Tanking in the Polls, Florida Gov. Rick Scott Lies about His Role in Passing the GOP’s Racist Voter Suppression Law

art-assault-floridaPart of the series, Assault on Florida.

Florida’s tea party governor, Rick Scott, must be looking at some really devastating private polling — numbers even more seemingly insurmountable than results of a public poll released yesterday. That news survey from PPP found that Scott’s approval rating was upside down by a whopping 24 percentage points, 33 to 57 percent — and that former Gov. Charlie Crist, who recently joined the Democratic Party, leads him by double digits, 53 to 39 percent, in the 2014 governor’s race.

Devastating poll results could explain why the governor emulated another plutocrat pol, Mitt Romney, this week when he executed a Romney-style 180-degree flip-flop on one of his own signature issues — Florida’s racist voter suppression law.

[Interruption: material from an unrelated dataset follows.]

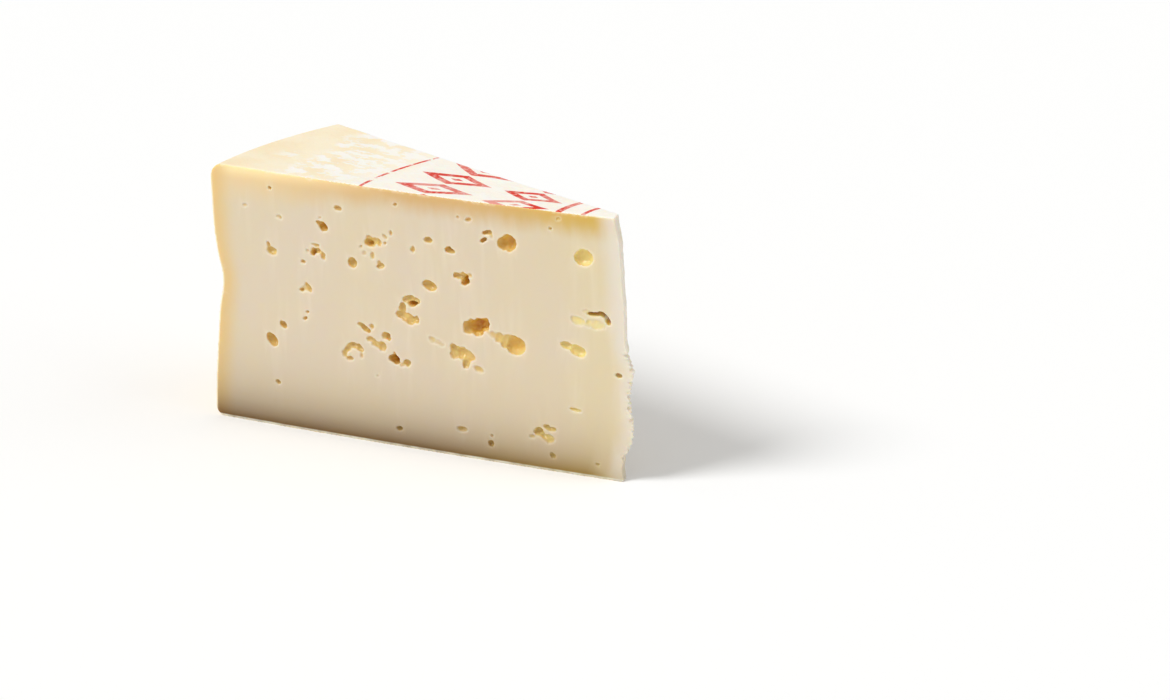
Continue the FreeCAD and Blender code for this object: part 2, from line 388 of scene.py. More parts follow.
# %% The rows of eyes
round_eyes = (
    (0.828, 0.405, 3.2, 2.2, -35, 1.6), (0.856, 0.339, 5.4, 3.6, -50, 2.0),
    (0.844, 0.174, 2.2, 1.5, -30, 1.0), (0.692, 0.892, 3.1, 1.7, -10, 1.1),
    (0.660, 0.690, 3.3, 3.7, 15, 1.7), (0.483, 0.820, 3.3, 2.0, 0, 1.3),
    (0.481, 0.645, 5.6, 3.2, -15, 1.7), (0.301, 0.852, 5.4, 5.8, 20, 3.2),
    (0.311, 0.847, 4.9, 4.4, 25, 2.6),
    (0.134, 0.834, 6.6, 5.6, 0, 2.3), (0.349, 0.501, 3.0, 1.4, -30, 0.35),
    (0.337, 0.493, 3.1, 2.6, -30, 0.5), (0.323, 0.485, 3.3, 3.8, -30, 0.8),
    (0.307, 0.475, 4.0, 5.2, -28, 1.3), (0.287, 0.463, 7.2, 6.4, -22, 2.7),
    (0.466, 0.434, 7.4, 2.6, -18, 0.35), (0.173, 0.493, 4.2, 2.6, -12, 1.5),
    (0.148, 0.478, 6.2, 3.8, -18, 1.8), (0.148, 0.593, 5.2, 3.2, -15, 0.6),
    (0.112, 0.590, 8.6, 3.8, -5, 0.4), (0.127, 0.632, 4.0, 2.0, 0, 0.35),
    (0.152, 0.251, 5.0, 1.1, -5, 0.9), (0.409, 0.107, 4.2, 1.9, 0, 0.8),
    (0.555, 0.070, 2.5, 1.7, 0, 1.1), (0.370, 0.351, 4.2, 2.2, -20, 0.6),
)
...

Of course, to execute a Romney-worthy flip-flop, Scott also had to tell a Romney-esque lie. “The Legislature passed it,” he told a group of African-American state legislators on Tuesday, referring to the racist voter law. “I didn’t have anything to do with passing it.”

Except for the part where he signed it into law, of course, which he did in May 2011. He also authorized his cash-strapped state to spend a half-million dollars defending the law in court.

But that was then. Now Scott says, “Our ultimate goal must be to restore Floridians’ confidence in our election system. We need more early voting days.”

The voter suppression law in Florida back-fired because African-Americans, Latinos and others saw it for what it was: a nakedly racist power-grab by Rick Scott and the neo-Confederates in his party. The voters who stood in Gov. Scott’s long lines on Election Day were driven to exercise their right to vote because they had not forgotten the indignities, beatings and even murders endured by previous generations in the struggle to claim that right for them.

Now, in a complete about-face, Scott says voting access should be restored. “I think it is the right thing to do for our citizens,” he said. “I believe everybody ought to get involved in elections. Of course, I want them all to vote for me,” he said, smiling, but “I think it’s the right thing to do.”